The Farmhouse Project

2 Materials
$40
4 Weeks
Easy
I moved out to the farm last fall in 2017. Now I get to have coffee in the morning with the cows!

The first thing I started doing was to get a fall/winter vegetable garden going, and harvesting the amazing crop of pecans we had this year.

We had hurricane Harvey at the end of August, and we also had some of the coldest winter weather I can remember here on the Gulf Coast, and the cold took out most of my typically winter hardy vegetables. I grow some kind of food all year long. I re-seeded and replanted this spring and am harvesting the early items such as lettuce and spinach.

On the farm, I have some area around the house available to garden in that doesn't belong to the cows and gets enough sun because we have a lot of pecan trees and oaks around that make too much shade. So I am taking the oportunity to do more "pocket" gardening and explore mobility focused gardening. Let's face it, I'm not getting any younger, and all the digging and weeding in a traditional row garden is not something I can do anymore!

Pocket gardening is planting in small beds or other spaces where you can take advantage of the available sunlight and space and create some beautiful areas you can eat!
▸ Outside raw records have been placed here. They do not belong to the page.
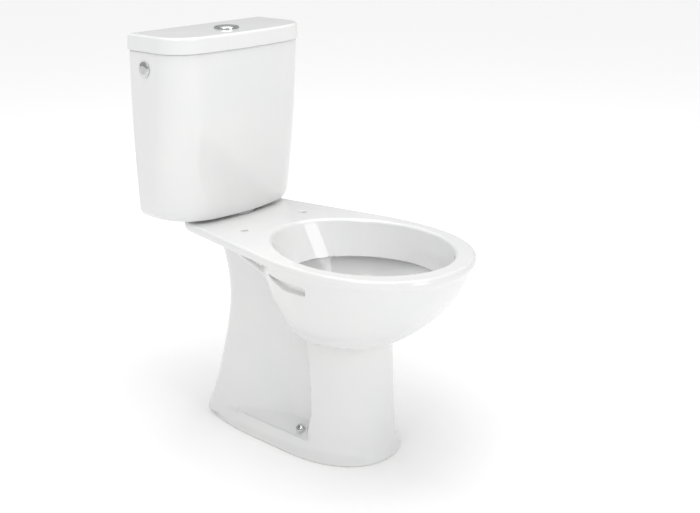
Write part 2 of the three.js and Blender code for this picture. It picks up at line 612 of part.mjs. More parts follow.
const sideGroup = (side) => {
  const group = new THREE.Group();
  group.position.set(0, fromWall(SIDE.fromWall), SIDE.z);
  group.rotation.y = (side * Math.PI) / 2;
  toilet.add(group);
  return group;
};
const plugGroup = sideGroup(-1);
const capFoot = wallOutside + GAP;
place('side_hole_plug', turned([
  [0, wallInside - 14], [SIDE.hole - 0.5, wallInside - 14], [SIDE.hole - 0.5, capFoot], [14, capFoot],
  [14, capFoot + 1.2], [12, capFoot + 2.6], [7.5, capFoot + 3.6], [0, capFoot + 4],
], 24), CHROME, plugGroup);
place('side_plug_washer', washer(SIDE.hole, 14, wallInside - 3, wallInside - GAP), BLACK_RUBBER, plugGroup);
const makePlugNut = () => cut(
  solid(hexPlate(15, wallInside - 11, wallInside - 3.3)),
  solid(cylinder(SIDE.hole - 0.5 + GAP, 130, 170, 24)),
);
place('side_plug_nut', toGeometry(makePlugNut()), WHITE_PLASTIC, plugGroup);

const inletGroup = sideGroup(1);
place('inlet_washer', washer(SIDE.hole, 14, wallInside - 3, wallInside - GAP), BLACK_RUBBER, inletGroup);
const makeInletNut = () => cut(
  solid(hexPlate(14, wallOutside + GAP, wallOutside + 7.5)),
  solid(cylinder(SIDE.hole - 0.5 + GAP, 150, 190, 24)),
);
place('inlet_nut', toGeometry(makeInletNut()), WHITE_PLASTIC, inletGroup);

// ---------------------------------------------------------------- fill valve
const fillY = fromWall(SIDE.fromWall);
const makeFillBody = () => {
  const along = (geometry) => solid(moved(geometry.rotateY(Math.PI / 2), 0, fillY, SIDE.z));
  const upright = (geometry) => solid(moved(geometry, FILL.x, fillY));
  const earY = LEVER.width / 2 + GAP;
  const ear = (low, high) => box([LEVER.pivotX - 5, FILL.x - 10], [fillY + low, fillY + high],
    [LEVER.pivotZ - 6, LEVER.pivotZ + 6]);
  const outside = join(
    upright(cylinder(FILL.radius, FILL.bottom, FILL.top)),
    along(cylinder(SIDE.hole - 0.5, FILL.x, FILL.shankEnd)),
    along(cylinder(14, wallInside - 8, wallInside - 3.3)),
    solid(ear(earY, earY + 3)),
    solid(ear(-earY - 3, -earY)),
  );
  const pinHole = cylinder(LEVER.pin + 0.05, -20, 20, 20).rotateX(Math.PI / 2);
  return cut(
    outside,
    along(cylinder(5, FILL.x, FILL.shankEnd + 5, 20)),
    upright(cylinder(8.4, FILL.bottom - 5, 690, 24)),
    solid(moved(pinHole, LEVER.pivotX, fillY, LEVER.pivotZ)),
  );
};
place('fill_valve_body', toGeometry(makeFillBody()), WHITE_PLASTIC);
place('fill_valve_cap', moved(turned([
  [0, FILL.top + GAP], [FILL.radius + 2, FILL.top + GAP], [FILL.radius + 2, FILL.top + 7],
  [FILL.radius - 2, FILL.top + 10], [0, FILL.top + 10],
]), FILL.x, fillY), BLUE_PLASTIC);
place('fill_silencer_tube', moved(washer(6.4, 8, 440, 684, 20), FILL.x, fillY), WHITE_PLASTIC);
const pin = cylinder(LEVER.pin, -LEVER.width / 2 - 4, LEVER.width / 2 + 4, 20).rotateX(Math.PI / 2);
place('float_pin', moved(pin, LEVER.pivotX, fillY, LEVER.pivotZ), STEEL);

const CUP = { x: [46, 88], y: [-27, 23], z: [640, 687], wall: 2 };
const makeLever = () => {
  const y = [fillY - LEVER.width / 2, fillY + LEVER.width / 2];
  const arm = solid(box([58, LEVER.pivotX], y, [LEVER.pivotZ - 4.5, LEVER.pivotZ + 4.5]));
  const eye = cylinder(4.5, -LEVER.width / 2, LEVER.width / 2, 20).rotateX(Math.PI / 2);
  const foot = solid(box([58, 72], [fillY - 12, fillY + 12], [CUP.z[1] + GAP, LEVER.pivotZ - 4]));
  const hole = cylinder(LEVER.pin + 0.1, -20, 20, 20).rotateX(Math.PI / 2);
  const atPivot = (geometry) => solid(moved(geometry, LEVER.pivotX, fillY, LEVER.pivotZ));
  return cut(join(arm, atPivot(eye), foot), atPivot(hole));
};
place('float_lever', toGeometry(makeLever()), GREY_PLASTIC);
const makeCup = () => {
  const y = CUP.y.map((value) => fillY + value);
  const within = ([low, high]) => [low + CUP.wall, high - CUP.wall];
  const inner = box(within(CUP.x), within(y), [CUP.z[0] - 1, CUP.z[1] - CUP.wall]);
  return cut(solid(box(CUP.x, y, CUP.z)), solid(inner));
};
place('float_cup', toGeometry(makeCup()), BLUE_PLASTIC);

// ---------------------------------------------------------------- floor screws
// They stand square to the sloping ledges.
for (const [side, name] of [[-1, 'left'], [1, 'right']]) {
  const group = new THREE.Group();
  group.position.set(side * FLOOR_SCREW.x, fromWall(FLOOR_SCREW.fromWall), ledgeHeight(FLOOR_SCREW.x));
  group.rotation.y = side * FLOOR_SCREW.tilt;
  toilet.add(group);
  const collar = turned([
    [3.2, -14], [4.3, -14], [4.3, GAP], [FLOOR_SCREW.head, GAP], [FLOOR_SCREW.head, 2.3], [3.2, 2.3],
  ], 20);
  place(`floor_screw_collar_${name}`, collar, WHITE_PLASTIC, group);
  const head = FLOOR_SCREW.head;
  const screw = cut(
    solid(turned([
      [0, -FLOOR_SCREW.length], [1.2, 3 - FLOOR_SCREW.length], [2.9, 6 - FLOOR_SCREW.length],
      [2.9, 2.6], [head, 2.6],
      [head, 4.2], [head * 0.8, 6.6], [head * 0.45, 8], [0, 8.4],
    ], 24)),
    solid(hexPlate(2.4, 5.5, 12)),
  );
  place(`floor_screw_${name}`, toGeometry(screw), CHROME, group);
}

export default toilet;
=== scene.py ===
"""Close coupled toilet: smooth glazed ceramic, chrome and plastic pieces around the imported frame.

Metres in the scene. The ceramic shapes are worked out in millimetres, as fields that are negative
inside the material, with "wall" the distance from the wall behind the tank.
"""

import json
import math

import bmesh
import bpy
import numpy as np
from mathutils import Matrix, Vector


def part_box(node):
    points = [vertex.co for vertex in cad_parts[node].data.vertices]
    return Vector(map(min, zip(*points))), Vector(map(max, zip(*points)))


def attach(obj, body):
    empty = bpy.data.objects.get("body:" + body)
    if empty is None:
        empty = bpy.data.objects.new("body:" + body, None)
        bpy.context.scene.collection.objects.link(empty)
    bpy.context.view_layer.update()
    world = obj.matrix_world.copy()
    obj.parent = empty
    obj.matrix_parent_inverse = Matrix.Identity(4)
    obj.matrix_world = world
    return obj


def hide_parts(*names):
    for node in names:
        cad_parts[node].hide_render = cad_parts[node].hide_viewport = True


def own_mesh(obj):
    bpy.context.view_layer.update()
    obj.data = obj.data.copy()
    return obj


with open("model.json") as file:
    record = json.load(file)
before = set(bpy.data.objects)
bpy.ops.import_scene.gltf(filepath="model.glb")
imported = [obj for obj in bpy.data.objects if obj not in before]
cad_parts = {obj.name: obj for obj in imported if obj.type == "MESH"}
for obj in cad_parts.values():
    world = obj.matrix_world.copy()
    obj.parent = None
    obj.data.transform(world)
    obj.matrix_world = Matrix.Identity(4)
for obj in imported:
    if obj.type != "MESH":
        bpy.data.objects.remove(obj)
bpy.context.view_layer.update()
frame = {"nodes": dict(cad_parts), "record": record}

MM = 0.001
DEPTH = 627.0  # wall to the tip of the rim
PAN_STEP = 2.6  # grid of the pan's surface
PAN_TRIANGLES = 180000

# Sizes of the toilet in mm. "wall" and "back" are distances from the wall, "side" is from the middle.
RIM = {"top": 403, "half_width": 168, "widest": 405, "power": 2.25, "bottom": 387}
OPENING = {"half_width": 141.5, "front": 596, "widest": 427, "back": 234.6}
SKIRT = {"bottom": 335, "half_width": 130, "front": 583, "widest": 430, "back": 270, "thickness": 7}
CREASE = 228  # height where the bowl meets the front column
BOWL_TOP = 399
DECK_UNDERSIDE = 392
FOOT_LIP = 34
LEDGE = {"outer": 99, "inner": 60, "slope": 0.83, "lip": 96.5, "sunk": 4}
FLOOR_SCREW = {"side": 84.5, "wall": 340}
SEAT_HOLE = {"side": 77.5, "wall": 199, "radius": 7}
SLOT = {"top": 370, "height": 16, "from": 334, "to": 431, "depth": 8.5}
RIB = ((130, 226, 391), (137, 252, 383), (140, 291, 373), (139, 319, 362), (128, 338, 340))  # side, wall, z
RIB_RADIUS = 4.5
FLUSH = {"wall": 86, "hole": 27, "seat": 42, "seat_z": 394}
COUPLING = {"side": 70, "wall": 72, "hole": 6}
TRAP = {"bore": 30, "bend": 44, "dip": 146, "weir": 256}
OUTLET = {"wall": 172, "bottom": 14, "spigot": 50}
TANK = {"bottom": 409, "top": 724, "floor": 12, "wall": 9, "back": 2, "bulge": 7, "back_radius": 4}
LID = {"bottom": 724.3, "top": 753.5, "half_width": 165, "depth": 152.5, "corner": 61, "lip": 714.3}
BUTTON_WALL = 87
BUTTON_HOLE = 21


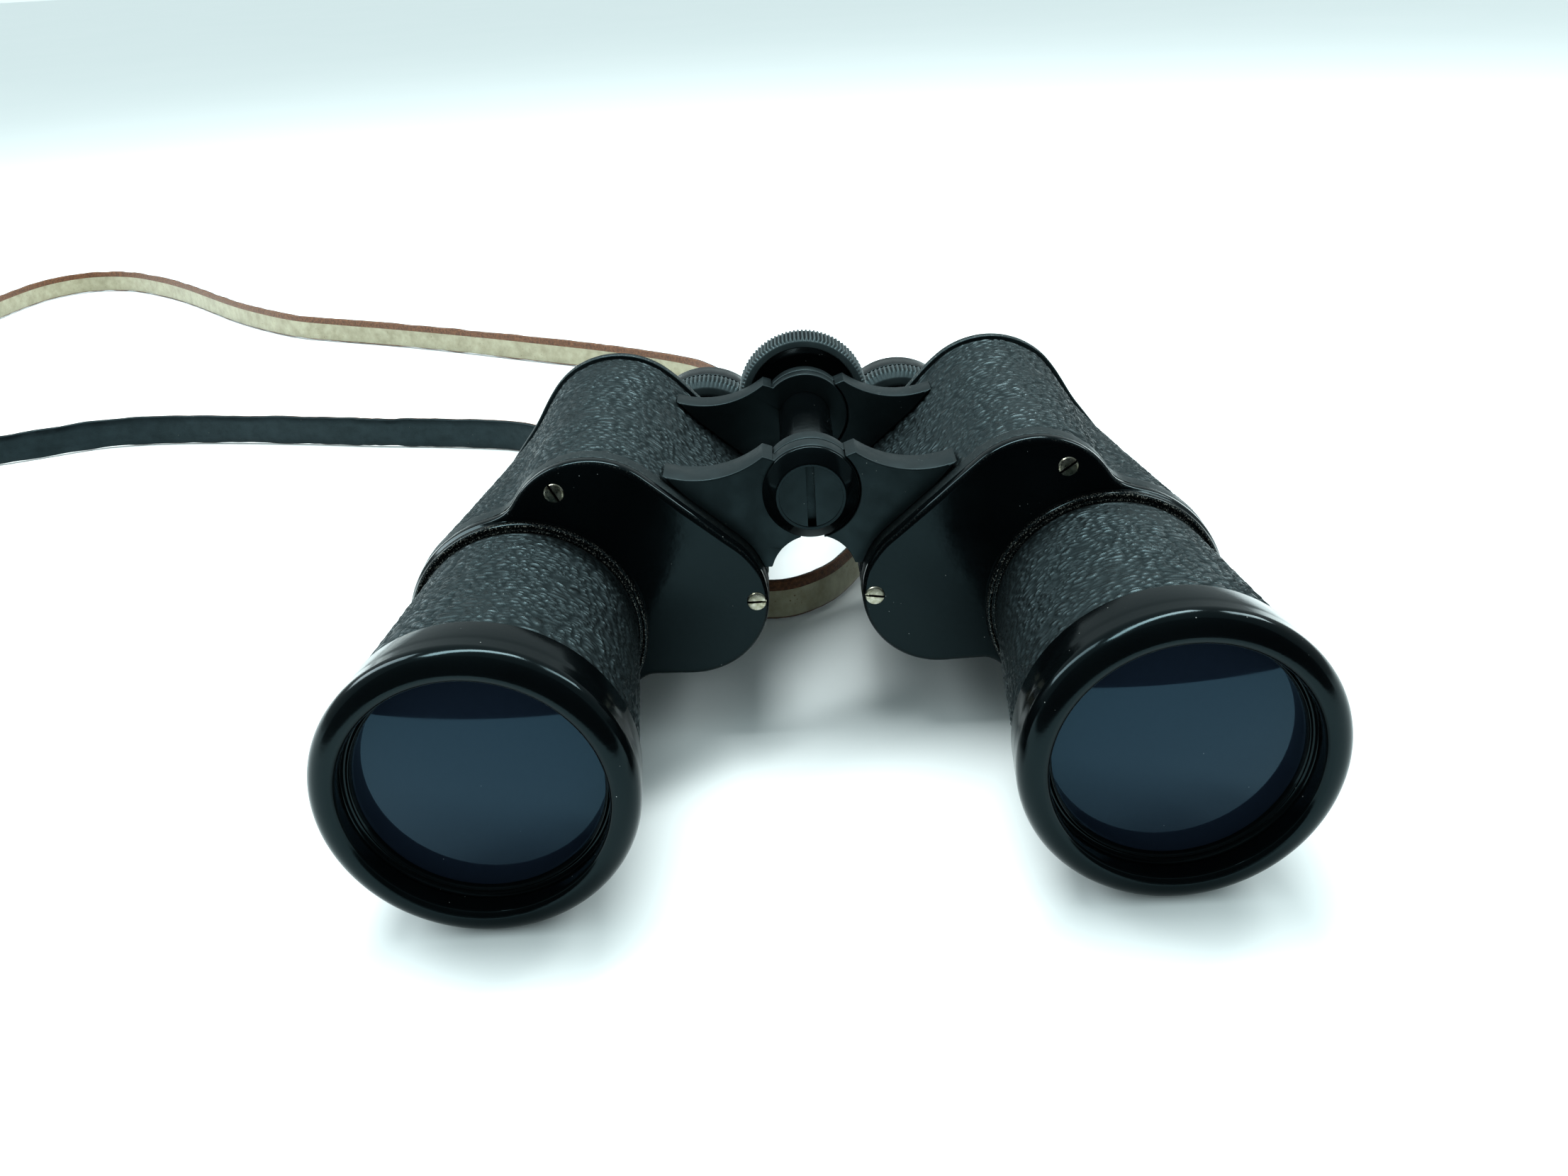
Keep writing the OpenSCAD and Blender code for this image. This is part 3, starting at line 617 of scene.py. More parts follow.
def outline_ring(side, angles, radii, y):
    """The ring of points at y, radii about the core."""
    u = CORE[0] + radii * np.cos(np.radians(angles))
    z = CORE[1] + radii * np.sin(np.radians(angles))
    x = AXIS[side][0] + TOWARDS_HINGE[side] * u
    return np.stack([x, np.full(len(angles), float(y)), AXIS[side][1] + z], axis=1)


# ---------------------------------------------------------------- leatherette relief


def smooth_noise(table, a, b):
    """Noise between table's random numbers at (a, b), which repeats around a."""
    count_a, count_b = table.shape
    i, j = np.floor(a).astype(int), np.floor(b).astype(int)
    s, t = a - i, b - j
    s, t = s * s * (3 - 2 * s), t * t * (3 - 2 * t)
    corner = [[table[(i + p) % count_a, (j + q) % count_b] for q in (0, 1)] for p in (0, 1)]
    return (corner[0][0] * (1 - s) + corner[1][0] * s) * (1 - t) + (
        corner[0][1] * (1 - s) + corner[1][1] * s
    ) * t


def grain(u, v, around, seed):
    """Height from 0 in the creases to 1 on the pebbles, at u mm around and v mm along."""
    random = np.random.default_rng(seed)
    cell_u, cell_v, fold = 2.9, 1.25, 4.6
    count_u, count_v = int(round(around / cell_u)), 96
    fold_u = int(round(around / fold))
    warp = [random.random((fold_u, 48)) for _ in range(2)]
    a = u / around * fold_u
    shift_u = smooth_noise(warp[0], a, v / fold) - 0.5
    shift_v = smooth_noise(warp[1], a, v / fold) - 0.5
    x = u / around * count_u + 1.2 * shift_u
    y = v / cell_v + 2.0 * shift_v + 20
    spot = random.random((count_u, count_v, 2)) * 0.9 + 0.05
    level = random.random((count_u, count_v))
    i, j = np.floor(x).astype(int), np.floor(y).astype(int)
    nearest = np.full(x.shape, 9.0)
    second = np.full(x.shape, 9.0)
    high = np.zeros(x.shape)
    for p in (-1, 0, 1):
        for q in (-1, 0, 1):
            ci, cj = (i + p) % count_u, (j + q) % count_v
            away = np.hypot(i + p + spot[ci, cj, 0] - x, j + q + spot[ci, cj, 1] - y)
            closer = away < nearest
            second = np.where(closer, nearest, np.minimum(second, away))
            high = np.where(closer, level[ci, cj], high)
            nearest = np.where(closer, away, nearest)
    edge = np.clip((second - nearest) / 0.42, 0, 1)
    dome = 0.45 + 0.55 * (1 - np.clip(nearest / 0.75, 0, 1) ** 2)
    pebble = edge * edge * (3 - 2 * edge) * dome
    soft = smooth_noise(random.random((int(round(around / 9)), 24)), u / around * round(around / 9), v / 9)
    open_crease = np.clip(0.6 + 0.6 * soft, 0, 1)
    return (1 - open_crease * (1 - pebble)) * (0.80 + 0.20 * high)


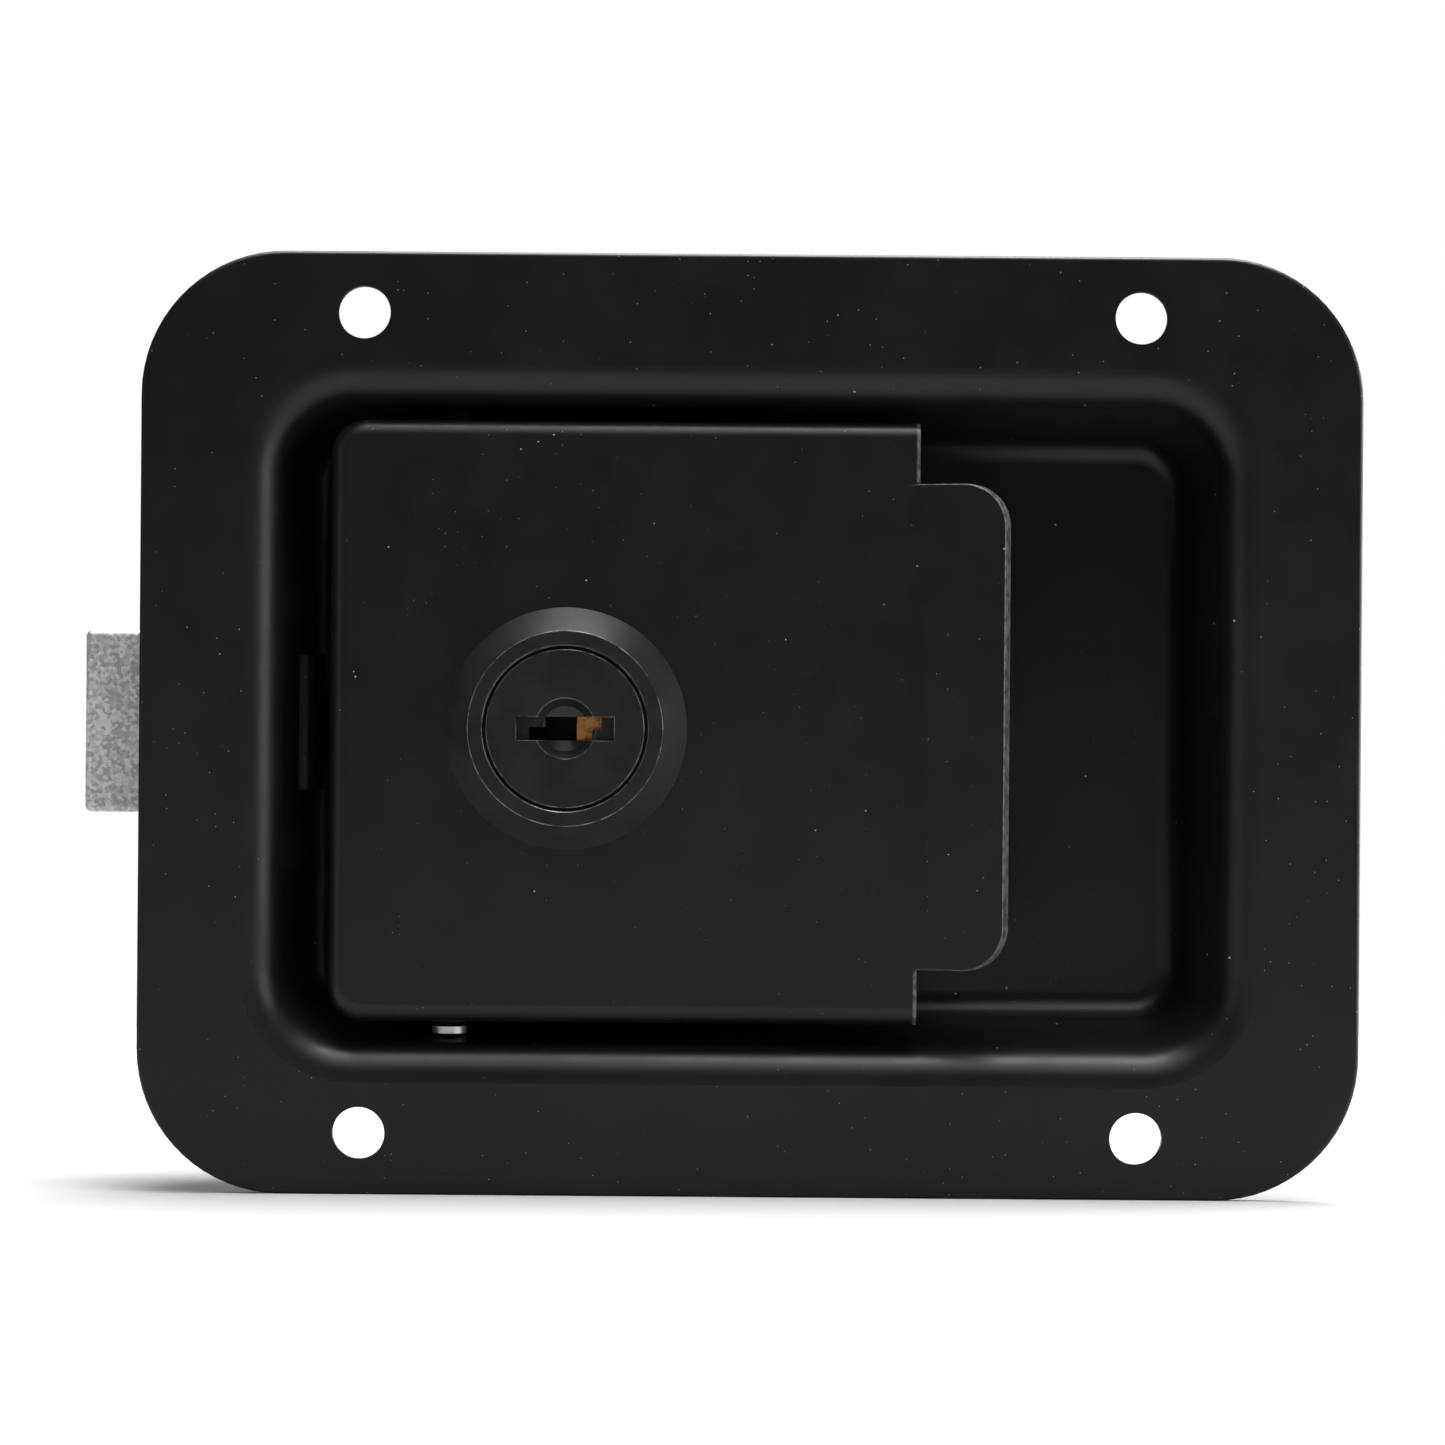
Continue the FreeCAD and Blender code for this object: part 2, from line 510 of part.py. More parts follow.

As I tackle all the projects around the farm, I will be posting them to show the progress, and show you how I grow fruit, too!
Tomatoes are coming along, and one broccoli
These are some of my companion pots. The square pot is thyme and garlic, the round grey pot is daylillies and garlic. The round pot on the right is basil and bell pepper, and the one in the front is jalapenos and spearmint.
This is one of the broccoli plants that made it through the hard winter. There was a whole section of them, but only one soldiered on. Broccoli can take some very cold weather, but not 16-18 degrees for a couple days.
This is how I used some cinder blocks I had sitting around. In the openings of the blocks, I started carrot seed. Just inside the blocks there are onions growing. In the middle, I have bush green beans growing, and english peas are starting to grow up the chainlink fence.

The dense planting is helping to keep the weeds to a minimum so I don't have to spend as much time pulling them. I added some compost and bagged soil to make the planting area a little deeper, and to add more organic matter to help hold moisture.

The soil here is not the typical clay based soil this area is known for. It's actually quite sandy and loose loam from being a dairy farm for many years but it doesn't stay moist long. Over time I will keep adding compost to keep it at it's best.
This is a project I am just trying for the first time to make it easier on my back. These are green beans that typically are grown up a pole. I am going to train them to grow down the fence to make harvesting easier.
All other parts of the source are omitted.